Não sei onde estava com a cabeça quando decidi escalar aquela montanha sagrada e ainda levar os integrantes do grupo para o desafio. Meu marido achou um absurdo, disse que estava pondo todos em risco e assumindo a responsabilidade se algo acontecesse. Mesmo assistindo a alguns vídeos da subida, achei que não seria tão difícil. Errei feio.

Logo na entrada, uma placa enorme avisa que crianças até 12 anos estão proibidas de subir, assim como cardíacos e pessoas com problemas de saúde. Mesmo aos cinquenta anos, achava-me a própria adolescente, com mochila nas costas, abastecida de água e algumas barrinhas de cerais para aplacar a fome. A expectativa e a ansiedade como únicos estimulantes.

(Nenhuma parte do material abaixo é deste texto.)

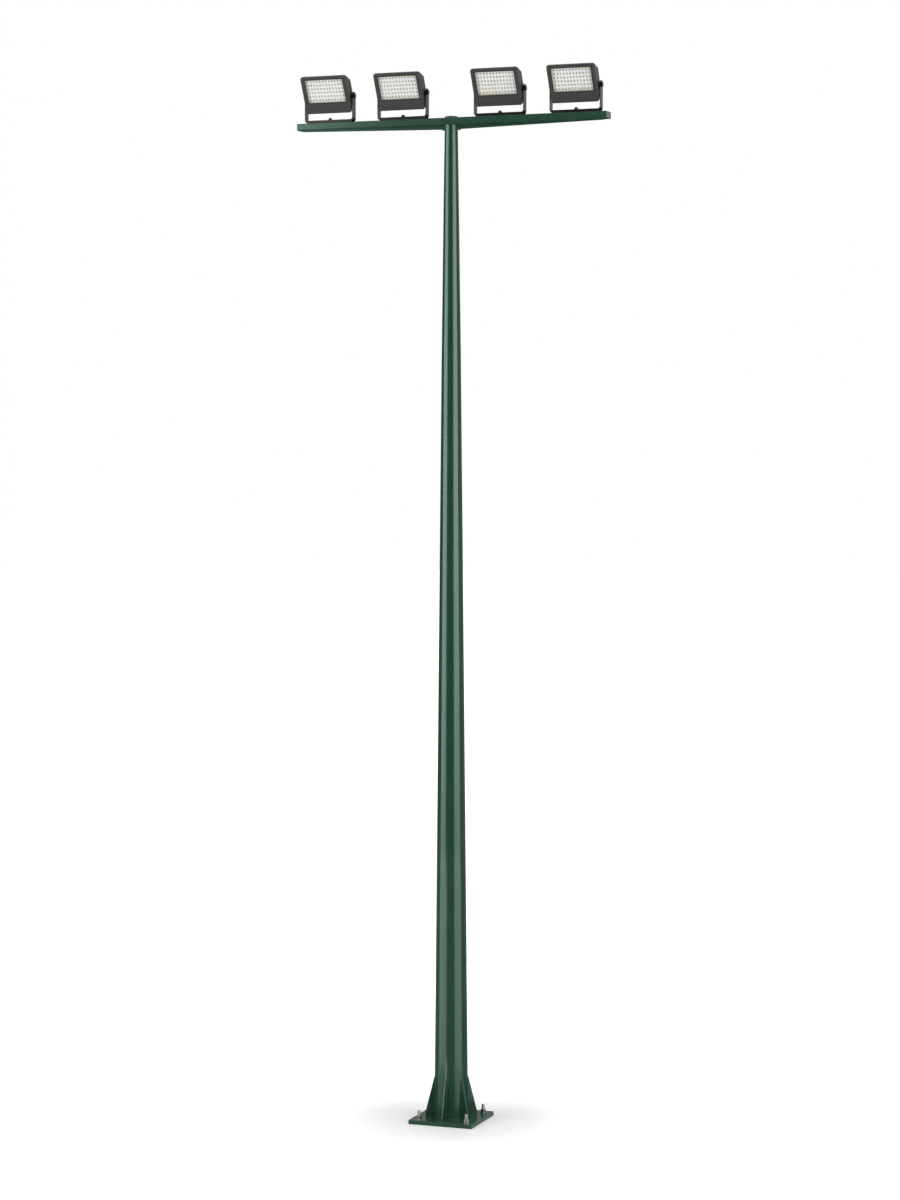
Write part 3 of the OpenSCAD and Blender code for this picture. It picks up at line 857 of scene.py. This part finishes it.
class POLE_OT_bezels(PoleOperator, bpy.types.Operator):
    """Builds the grooved bezels and the gaskets round their windows"""

    bl_idname = "pole.bezels"
    bl_label = "Bezels"

    def bezel(self, low, high, window_w, window_h, window_middle):
        """One bezel: grooved front, sunk rim, lip, glass pocket and plain back, in one skin."""
        d = self.details
        width, height = high.x - low.x, high.z - low.z
        middle = (low.z + high.z) / 2
        bm = bmesh.new()
        front = rounded_outline(bm, width, height, d.bezel_corner, middle, low.y)
        back_loop = push(bm, loop_of(front), offset=(0, high.y - low.y, 0))
        slope = d.groove_depth * 0.7
        groove = (
            (d.groove_inset, 0),
            (slope, -d.groove_depth),
            (d.groove_width, 0),
            (slope, d.groove_depth),
        )
        for thickness, depth in groove:
            bmesh.ops.inset_region(
                bm, faces=[front], thickness=thickness, depth=depth, use_even_offset=True,
                use_boundary=True,
            )
        outer_loop = loop_of(front)
        bmesh.ops.delete(bm, geom=[front], context="FACES_ONLY")
        rim_w, rim_h = window_w + 2 * d.rim, window_h + 2 * d.rim
        rim_loop = outline_loop(bm, rim_w, rim_h, d.rim_corner, window_middle, low.y)
        fill_between(bm, outer_loop, rim_loop)
        about = (0, 0, window_middle)
        inward = (window_w / rim_w, 1, window_h / rim_h)
        glass_gap = 0.5 * MM
        pocket = 2 * (d.glass_lap + glass_gap)
        outward = (1 + pocket / window_w, 1, 1 + pocket / window_h)
        loop = push(bm, rim_loop, offset=(0, d.rim_sink, 0))
        loop = push(bm, loop, scale=inward, about=about)
        loop = push(bm, loop, offset=(0, d.lip, 0))
        loop = push(bm, loop, scale=outward, about=about)
        loop = push(bm, loop, offset=(0, high.y - low.y - d.rim_sink - d.lip, 0))
        fill_between(bm, loop, back_loop)
        return bm

    def gasket(self, front, window_w, window_h, window_middle):
        """A flat rubber frame that lies in the sunk rim."""
        d = self.details
        gap, bare_ledge = 0.5 * MM, 1.2 * MM
        outer_corner, inner_corner = 4.6 * MM, 3 * MM
        depth = front + d.rim_sink - d.gasket
        bm = bmesh.new()
        loops = []
        for reach, corner in ((d.rim - gap, outer_corner), (bare_ledge, inner_corner)):
            width, height = window_w + 2 * reach, window_h + 2 * reach
            loops.append(outline_loop(bm, width, height, corner, window_middle, depth))
        fill_between(bm, *loops)
        loops = [push(bm, loop, offset=(0, d.gasket, 0)) for loop in loops]
        fill_between(bm, *loops)
        return bm

    def execute(self, context):
        grey = self.finish(cast_grey)
        rubber = self.finish(black_rubber)
        for body in LAMP_BODIES:
            place = lamp_place(body)
            low, high = upright_box(f"{body}_bezel", place)
            glass_low, glass_high = upright_box(f"{body}_glass", place)
            lap = self.details.glass_lap
            window = (
                glass_high.x - glass_low.x - 2 * lap,
                glass_high.z - glass_low.z - 2 * lap,
                (glass_low.z + glass_high.z) / 2,
            )
            bezel = self.bezel(low, high, *window)
            bmesh.ops.transform(bezel, matrix=place, verts=bezel.verts)
            piece = add_piece(
                f"{body}_bezel_cast", bezel, [grey], body, [f"{body}_bezel"]
            )
            round_edges(piece, self.details.moulded_edge)
            gasket = self.gasket(low.y, *window)
            bmesh.ops.transform(gasket, matrix=place, verts=gasket.verts)
            piece = add_piece(f"{body}_gasket", gasket, [rubber], body)
            round_edges(piece, self.details.gasket_edge, 1)
        return {"FINISHED"}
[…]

A subida iniciou sob neblina. Um pé lá, outro cá, degraus e degraus molhados e escorregadios faziam os olhos fixarem-se no chão. Em alguns pontos, cordas para apoio ou um faz de conta de proteção. Aos poucos o coração vai batendo forte, com palpitações que chegam aos ouvidos. A concentração é grande no caminho estreito e perigoso. De quando em quando, alguns terraços oferecem paradas estratégicas para o descanso e a fotografia.

A neblina vai sendo tangida pelo vento, para revelar vistas estonteantes. Descobrimos a estrada em ziguezague de Aguas Calientes até Machu Picchu, as águas barrentas do rio Urubamba serpenteando as montanhas e, por fim, a cidadela de um ângulo que somente quem tem a coragem e a disposição para a escalada tem esse privilégio.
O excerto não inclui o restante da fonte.